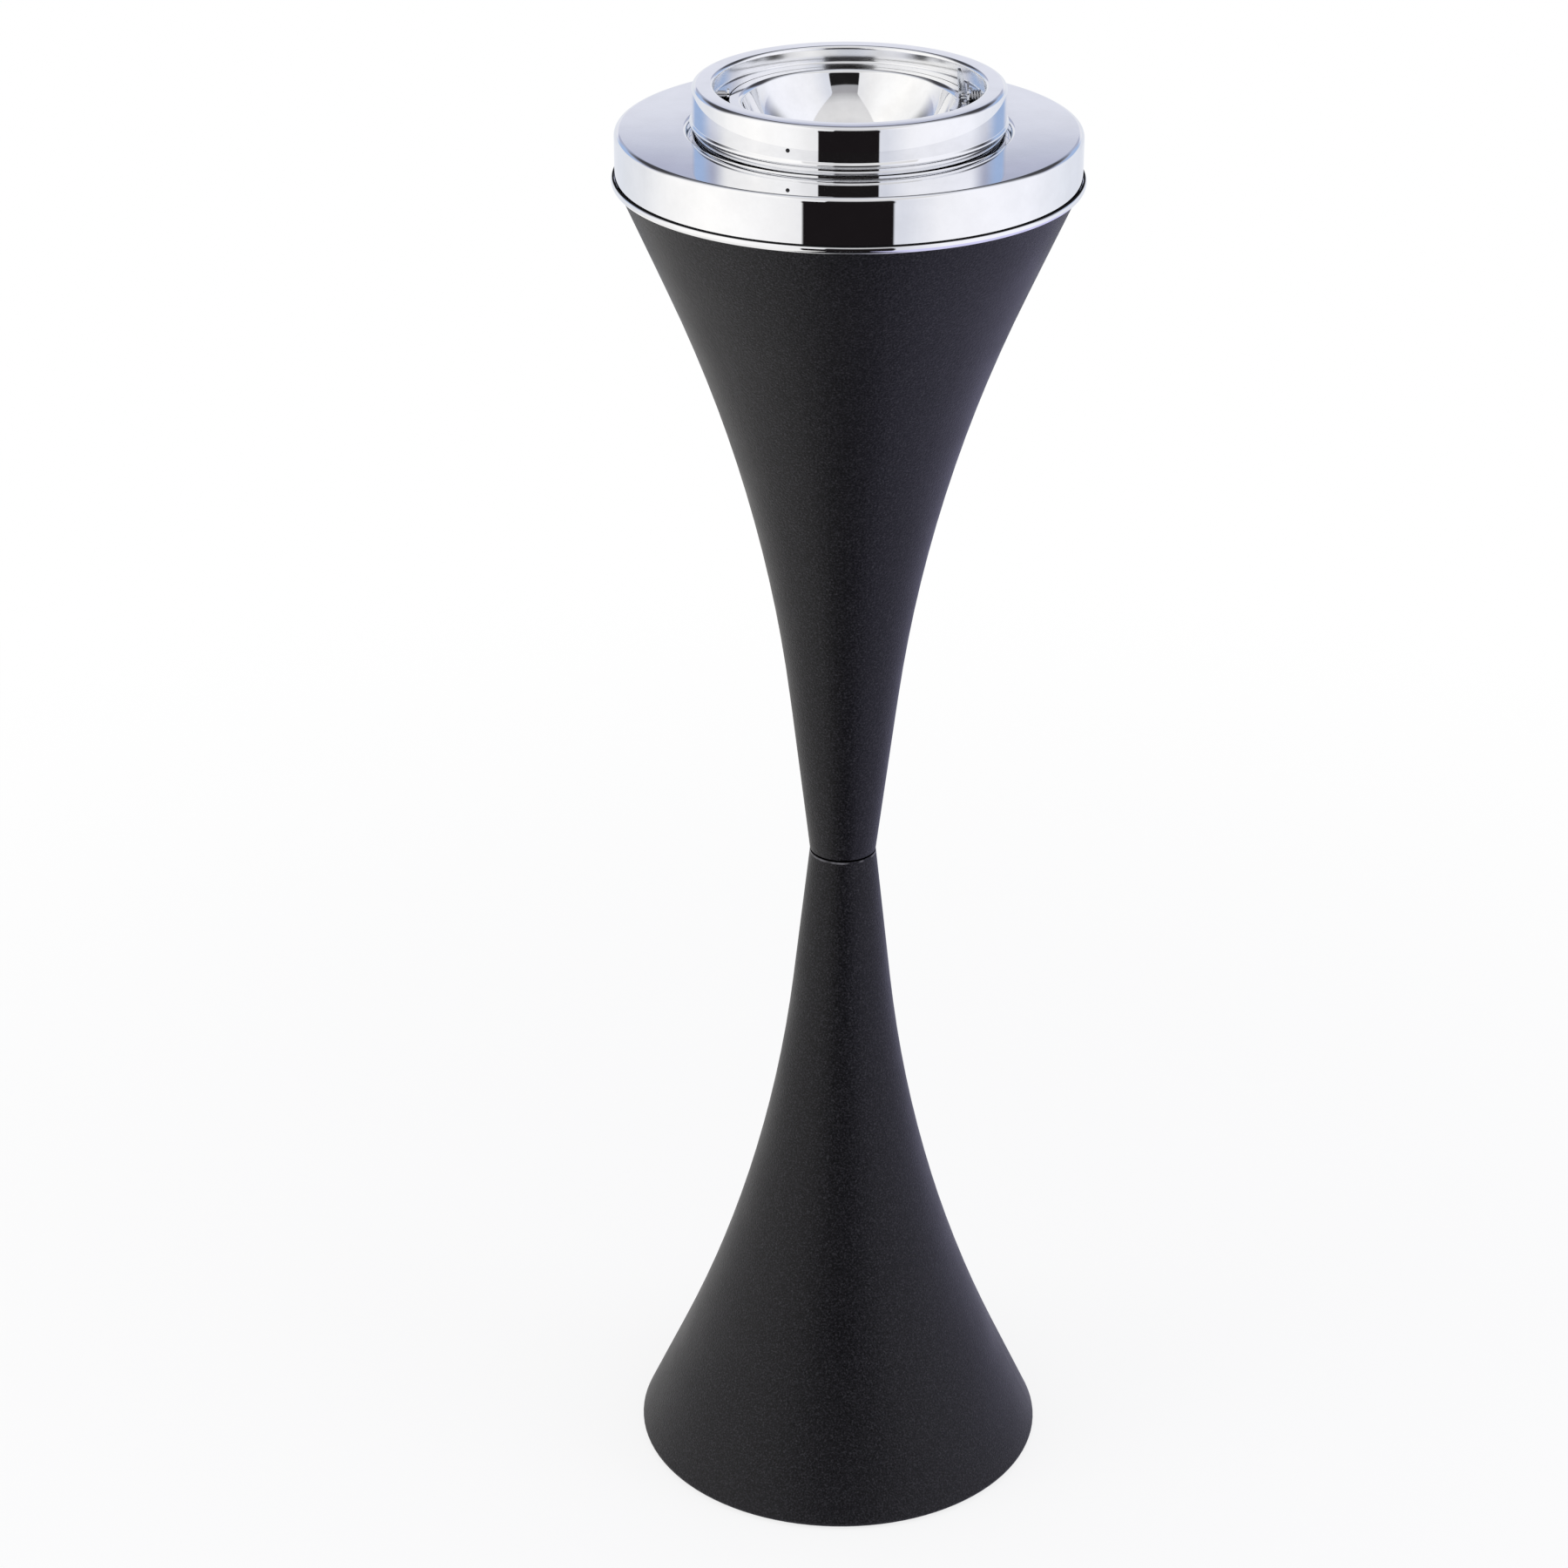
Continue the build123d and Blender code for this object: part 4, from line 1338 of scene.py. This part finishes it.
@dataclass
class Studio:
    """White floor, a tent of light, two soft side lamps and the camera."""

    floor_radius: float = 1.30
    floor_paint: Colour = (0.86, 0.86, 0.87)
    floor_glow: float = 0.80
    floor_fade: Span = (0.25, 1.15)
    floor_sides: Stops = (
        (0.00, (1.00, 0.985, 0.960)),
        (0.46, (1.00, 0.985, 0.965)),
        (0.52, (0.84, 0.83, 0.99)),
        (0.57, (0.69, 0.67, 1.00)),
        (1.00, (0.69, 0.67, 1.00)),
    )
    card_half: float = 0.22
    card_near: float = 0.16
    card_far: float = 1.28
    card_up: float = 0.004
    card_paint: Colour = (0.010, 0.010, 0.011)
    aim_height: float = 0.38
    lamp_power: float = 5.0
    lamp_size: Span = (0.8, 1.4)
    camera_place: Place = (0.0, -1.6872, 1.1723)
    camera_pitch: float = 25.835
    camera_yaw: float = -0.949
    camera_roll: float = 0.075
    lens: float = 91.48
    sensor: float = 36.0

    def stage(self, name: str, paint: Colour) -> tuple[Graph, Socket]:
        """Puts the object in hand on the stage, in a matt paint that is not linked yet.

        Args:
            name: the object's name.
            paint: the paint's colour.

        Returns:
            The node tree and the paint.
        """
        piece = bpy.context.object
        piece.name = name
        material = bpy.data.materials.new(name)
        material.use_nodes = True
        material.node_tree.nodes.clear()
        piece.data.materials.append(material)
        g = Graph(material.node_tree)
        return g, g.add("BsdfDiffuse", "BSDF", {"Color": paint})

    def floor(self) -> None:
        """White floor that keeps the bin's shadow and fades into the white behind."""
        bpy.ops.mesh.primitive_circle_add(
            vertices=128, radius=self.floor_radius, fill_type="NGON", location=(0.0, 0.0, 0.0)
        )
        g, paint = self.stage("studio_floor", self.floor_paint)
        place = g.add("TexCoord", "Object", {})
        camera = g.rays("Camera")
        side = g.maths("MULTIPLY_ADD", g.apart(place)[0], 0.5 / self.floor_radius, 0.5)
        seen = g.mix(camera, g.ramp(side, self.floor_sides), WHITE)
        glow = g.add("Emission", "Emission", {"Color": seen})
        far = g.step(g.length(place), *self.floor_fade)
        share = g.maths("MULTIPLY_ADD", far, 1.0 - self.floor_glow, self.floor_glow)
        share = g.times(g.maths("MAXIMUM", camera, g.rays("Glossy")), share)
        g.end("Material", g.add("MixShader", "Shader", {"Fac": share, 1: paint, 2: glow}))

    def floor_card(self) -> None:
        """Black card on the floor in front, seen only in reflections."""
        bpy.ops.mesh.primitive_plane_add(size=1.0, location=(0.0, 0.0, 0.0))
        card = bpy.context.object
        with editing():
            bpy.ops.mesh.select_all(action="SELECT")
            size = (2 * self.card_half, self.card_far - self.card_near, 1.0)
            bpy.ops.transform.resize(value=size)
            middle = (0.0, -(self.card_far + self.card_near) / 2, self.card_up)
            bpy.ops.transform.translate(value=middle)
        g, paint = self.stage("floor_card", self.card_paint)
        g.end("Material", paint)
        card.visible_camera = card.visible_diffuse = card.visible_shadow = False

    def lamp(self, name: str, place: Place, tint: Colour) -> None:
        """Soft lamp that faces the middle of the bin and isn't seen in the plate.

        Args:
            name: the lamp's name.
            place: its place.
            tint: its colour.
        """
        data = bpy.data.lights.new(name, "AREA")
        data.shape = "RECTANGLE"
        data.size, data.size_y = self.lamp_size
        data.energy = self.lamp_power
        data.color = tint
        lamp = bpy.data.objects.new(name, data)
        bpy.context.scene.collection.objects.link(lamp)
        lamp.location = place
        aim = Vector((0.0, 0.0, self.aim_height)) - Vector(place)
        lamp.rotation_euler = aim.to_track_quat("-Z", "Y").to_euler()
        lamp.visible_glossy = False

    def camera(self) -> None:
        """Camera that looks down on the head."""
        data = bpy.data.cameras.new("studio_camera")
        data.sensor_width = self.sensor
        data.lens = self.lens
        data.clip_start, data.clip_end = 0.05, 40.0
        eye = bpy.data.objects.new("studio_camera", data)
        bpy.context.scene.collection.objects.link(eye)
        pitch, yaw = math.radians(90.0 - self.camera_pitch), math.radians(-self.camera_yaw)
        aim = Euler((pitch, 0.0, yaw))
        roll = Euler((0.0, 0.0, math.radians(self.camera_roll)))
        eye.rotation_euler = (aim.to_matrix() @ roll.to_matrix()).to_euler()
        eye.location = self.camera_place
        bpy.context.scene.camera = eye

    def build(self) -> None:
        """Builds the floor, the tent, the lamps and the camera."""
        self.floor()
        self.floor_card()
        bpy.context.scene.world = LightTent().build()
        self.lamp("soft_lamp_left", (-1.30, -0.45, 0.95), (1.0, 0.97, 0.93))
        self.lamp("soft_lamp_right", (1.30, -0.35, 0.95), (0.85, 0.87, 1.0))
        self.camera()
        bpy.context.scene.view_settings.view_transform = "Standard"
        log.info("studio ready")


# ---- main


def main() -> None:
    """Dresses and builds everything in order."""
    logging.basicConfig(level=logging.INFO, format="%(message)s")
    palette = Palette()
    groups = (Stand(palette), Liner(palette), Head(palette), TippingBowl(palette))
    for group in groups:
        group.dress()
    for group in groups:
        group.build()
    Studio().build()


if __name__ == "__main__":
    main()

════════

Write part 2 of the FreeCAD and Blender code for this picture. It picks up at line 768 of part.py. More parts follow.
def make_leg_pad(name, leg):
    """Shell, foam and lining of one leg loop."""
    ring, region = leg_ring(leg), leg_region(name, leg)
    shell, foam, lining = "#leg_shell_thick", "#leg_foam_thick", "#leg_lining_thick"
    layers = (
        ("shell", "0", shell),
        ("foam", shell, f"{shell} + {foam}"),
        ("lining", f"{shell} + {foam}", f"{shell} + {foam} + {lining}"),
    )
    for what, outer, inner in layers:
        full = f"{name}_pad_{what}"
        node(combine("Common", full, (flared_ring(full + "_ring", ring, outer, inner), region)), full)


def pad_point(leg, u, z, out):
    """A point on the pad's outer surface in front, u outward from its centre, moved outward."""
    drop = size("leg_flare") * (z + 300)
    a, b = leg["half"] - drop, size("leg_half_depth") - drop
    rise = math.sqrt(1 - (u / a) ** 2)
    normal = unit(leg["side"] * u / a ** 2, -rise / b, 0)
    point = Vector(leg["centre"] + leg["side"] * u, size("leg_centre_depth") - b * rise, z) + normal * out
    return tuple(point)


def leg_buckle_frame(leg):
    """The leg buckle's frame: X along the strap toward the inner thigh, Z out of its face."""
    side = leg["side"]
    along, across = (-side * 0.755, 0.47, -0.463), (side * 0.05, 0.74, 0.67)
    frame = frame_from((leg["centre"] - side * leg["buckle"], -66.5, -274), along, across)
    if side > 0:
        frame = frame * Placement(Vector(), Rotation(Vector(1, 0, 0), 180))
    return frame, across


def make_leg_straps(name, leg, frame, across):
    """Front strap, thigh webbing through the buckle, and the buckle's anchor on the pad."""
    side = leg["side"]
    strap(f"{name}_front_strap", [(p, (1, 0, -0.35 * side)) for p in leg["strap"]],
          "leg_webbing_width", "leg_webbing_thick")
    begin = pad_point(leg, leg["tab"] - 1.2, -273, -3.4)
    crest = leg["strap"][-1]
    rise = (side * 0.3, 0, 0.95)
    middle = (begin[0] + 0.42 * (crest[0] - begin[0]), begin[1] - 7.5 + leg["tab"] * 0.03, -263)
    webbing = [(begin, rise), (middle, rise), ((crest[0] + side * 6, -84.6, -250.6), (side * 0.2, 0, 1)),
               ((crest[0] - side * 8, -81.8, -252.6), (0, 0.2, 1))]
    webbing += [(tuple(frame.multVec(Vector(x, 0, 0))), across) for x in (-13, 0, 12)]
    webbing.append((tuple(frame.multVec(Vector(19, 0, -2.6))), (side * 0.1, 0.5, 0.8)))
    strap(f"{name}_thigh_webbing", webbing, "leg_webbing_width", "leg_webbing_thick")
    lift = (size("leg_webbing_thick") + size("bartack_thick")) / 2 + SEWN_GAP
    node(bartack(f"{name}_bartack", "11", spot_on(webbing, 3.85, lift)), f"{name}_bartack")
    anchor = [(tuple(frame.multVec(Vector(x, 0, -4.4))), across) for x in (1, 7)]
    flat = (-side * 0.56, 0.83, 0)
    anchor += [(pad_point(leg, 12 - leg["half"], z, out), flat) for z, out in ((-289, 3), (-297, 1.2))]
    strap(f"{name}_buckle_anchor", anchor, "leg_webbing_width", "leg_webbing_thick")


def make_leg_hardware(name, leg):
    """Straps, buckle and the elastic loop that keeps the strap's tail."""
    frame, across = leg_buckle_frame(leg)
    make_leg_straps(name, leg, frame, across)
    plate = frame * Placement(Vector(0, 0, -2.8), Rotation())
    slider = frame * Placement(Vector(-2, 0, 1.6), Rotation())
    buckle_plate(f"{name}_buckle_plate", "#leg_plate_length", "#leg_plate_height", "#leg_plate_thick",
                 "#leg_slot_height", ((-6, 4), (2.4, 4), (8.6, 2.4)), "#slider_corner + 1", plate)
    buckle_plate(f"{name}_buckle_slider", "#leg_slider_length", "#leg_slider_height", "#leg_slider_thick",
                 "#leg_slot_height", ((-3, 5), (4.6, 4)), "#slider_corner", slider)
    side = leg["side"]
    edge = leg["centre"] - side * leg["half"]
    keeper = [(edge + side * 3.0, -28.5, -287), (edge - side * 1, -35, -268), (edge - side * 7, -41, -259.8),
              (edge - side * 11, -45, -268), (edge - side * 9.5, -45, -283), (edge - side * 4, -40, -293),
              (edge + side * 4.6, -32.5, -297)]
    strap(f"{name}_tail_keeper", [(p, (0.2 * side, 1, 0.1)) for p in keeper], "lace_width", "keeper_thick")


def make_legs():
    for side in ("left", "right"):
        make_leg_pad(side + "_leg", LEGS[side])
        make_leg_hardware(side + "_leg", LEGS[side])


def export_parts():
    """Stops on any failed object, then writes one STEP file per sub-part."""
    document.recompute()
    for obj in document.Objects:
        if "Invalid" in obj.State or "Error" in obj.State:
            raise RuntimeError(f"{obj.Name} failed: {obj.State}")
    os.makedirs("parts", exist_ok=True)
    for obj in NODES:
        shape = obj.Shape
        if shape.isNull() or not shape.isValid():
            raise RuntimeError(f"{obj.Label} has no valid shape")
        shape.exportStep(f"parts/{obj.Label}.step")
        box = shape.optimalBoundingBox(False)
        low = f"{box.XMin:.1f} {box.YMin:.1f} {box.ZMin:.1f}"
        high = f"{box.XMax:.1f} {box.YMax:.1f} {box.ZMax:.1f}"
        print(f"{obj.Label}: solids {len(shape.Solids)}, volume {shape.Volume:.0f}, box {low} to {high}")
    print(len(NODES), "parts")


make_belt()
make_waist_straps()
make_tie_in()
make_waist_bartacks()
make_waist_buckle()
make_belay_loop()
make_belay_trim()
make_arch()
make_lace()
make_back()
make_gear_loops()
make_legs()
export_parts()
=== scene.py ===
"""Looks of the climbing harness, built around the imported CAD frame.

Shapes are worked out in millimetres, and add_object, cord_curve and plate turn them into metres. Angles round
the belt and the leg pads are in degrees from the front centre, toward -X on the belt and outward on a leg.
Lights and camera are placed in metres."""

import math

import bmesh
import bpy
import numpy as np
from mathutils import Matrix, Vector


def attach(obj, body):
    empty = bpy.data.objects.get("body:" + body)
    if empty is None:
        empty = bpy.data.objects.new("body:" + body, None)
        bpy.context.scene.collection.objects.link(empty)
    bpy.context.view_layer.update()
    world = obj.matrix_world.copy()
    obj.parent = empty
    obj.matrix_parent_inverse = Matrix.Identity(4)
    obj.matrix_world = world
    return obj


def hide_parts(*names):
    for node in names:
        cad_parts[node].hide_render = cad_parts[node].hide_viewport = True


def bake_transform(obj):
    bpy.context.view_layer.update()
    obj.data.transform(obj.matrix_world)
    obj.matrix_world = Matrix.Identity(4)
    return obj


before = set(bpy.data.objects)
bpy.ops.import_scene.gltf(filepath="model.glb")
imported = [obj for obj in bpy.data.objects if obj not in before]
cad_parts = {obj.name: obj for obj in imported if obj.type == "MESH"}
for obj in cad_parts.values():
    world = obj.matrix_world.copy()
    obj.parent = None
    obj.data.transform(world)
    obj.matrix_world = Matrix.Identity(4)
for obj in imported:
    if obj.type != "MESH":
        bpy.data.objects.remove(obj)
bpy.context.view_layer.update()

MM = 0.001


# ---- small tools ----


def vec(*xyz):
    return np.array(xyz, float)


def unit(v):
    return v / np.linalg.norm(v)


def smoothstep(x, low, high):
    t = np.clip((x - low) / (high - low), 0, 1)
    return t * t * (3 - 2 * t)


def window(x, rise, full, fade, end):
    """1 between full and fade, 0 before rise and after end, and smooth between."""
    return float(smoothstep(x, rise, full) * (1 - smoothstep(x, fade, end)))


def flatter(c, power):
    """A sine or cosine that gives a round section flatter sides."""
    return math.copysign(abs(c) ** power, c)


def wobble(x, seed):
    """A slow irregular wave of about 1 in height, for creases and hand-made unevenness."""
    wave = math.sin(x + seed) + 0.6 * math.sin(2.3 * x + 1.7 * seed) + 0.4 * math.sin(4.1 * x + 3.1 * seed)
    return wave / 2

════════

Of all the entries above, repeat only the lines from the line that has "obj.data.transform(obj.matrix_world)" to the line that has "return v / np.linalg.norm(v)", both lines included, exactly.

    obj.data.transform(obj.matrix_world)
    obj.matrix_world = Matrix.Identity(4)
    return obj


before = set(bpy.data.objects)
bpy.ops.import_scene.gltf(filepath="model.glb")
imported = [obj for obj in bpy.data.objects if obj not in before]
cad_parts = {obj.name: obj for obj in imported if obj.type == "MESH"}
for obj in cad_parts.values():
    world = obj.matrix_world.copy()
    obj.parent = None
    obj.data.transform(world)
    obj.matrix_world = Matrix.Identity(4)
for obj in imported:
    if obj.type != "MESH":
        bpy.data.objects.remove(obj)
bpy.context.view_layer.update()

MM = 0.001


# ---- small tools ----


def vec(*xyz):
    return np.array(xyz, float)


def unit(v):
    return v / np.linalg.norm(v)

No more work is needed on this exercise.